Challenges include achieving robust quantum optical control, extending theoretical and computational frameworks to full QED descriptions, and developing metrology for correlated, non-classical, and entangled observables. Interdisciplinary connections span quantum information, chemistry, optics, condensed matter physics, and nanotechnology, making AS a central field in 21st-century quantum science.

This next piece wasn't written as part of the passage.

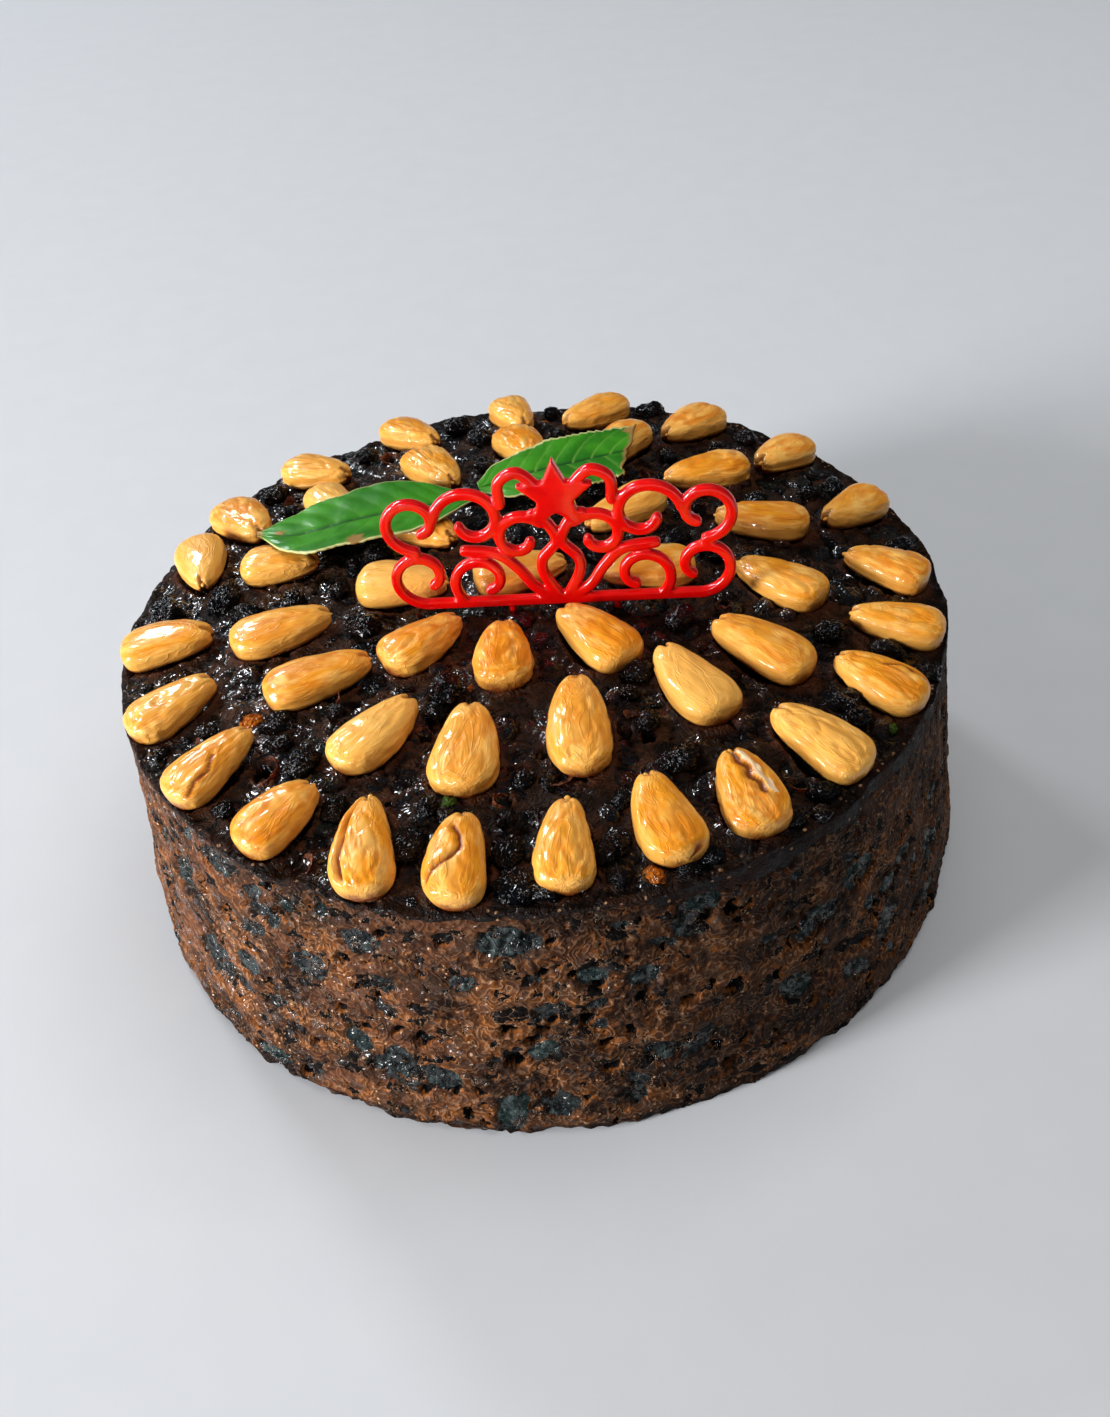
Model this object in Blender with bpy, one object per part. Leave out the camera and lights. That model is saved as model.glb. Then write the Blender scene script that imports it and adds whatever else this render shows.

7. Methodological Debates and Conceptual Developments

Ongoing controversies and conceptual advances in AS include:

  • The definition and extraction of tunneling delay times, with competing position and velocity criteria yielding divergent predictions, and the use of hybrid quantum-classical, semiclassical, and fully quantum techniques to interpret attoclock and multidimensional measurements (Hofmann et al., 2021).
  • The role and limits of analytical versus ab initio methods, highlighting the modularity, interpretability, and parameter-scan flexibility of approximate theories, versus the accuracy and computational overhead of fully numerical treatments (Armstrong et al., 2021).
  • The extension of phase space and trajectory-based language (e.g., Wigner function, Maslov phase, bifurcation analysis) for qualitative and predictive understanding of highly nonlinear, rescattering-dominated phenomena in complex and inhomogeneous environments (Chomet et al., 2021, Carlsen et al., 2023).
  • The need for systematic designation and quantification of genuine quantum versus semiclassical effects in both theoretical and measured observables, particularly for the assignment of quantum signatures and exploitation in new quantum technologies (Cruz-Rodriguez et al., 8 Mar 2024, Ciappina et al., 30 Sep 2025).

Attoscience is thus characterized by its methodological breadth, theoretical depth, and expanding interplay with quantum optics—a convergence driving both foundational understanding and technological innovation.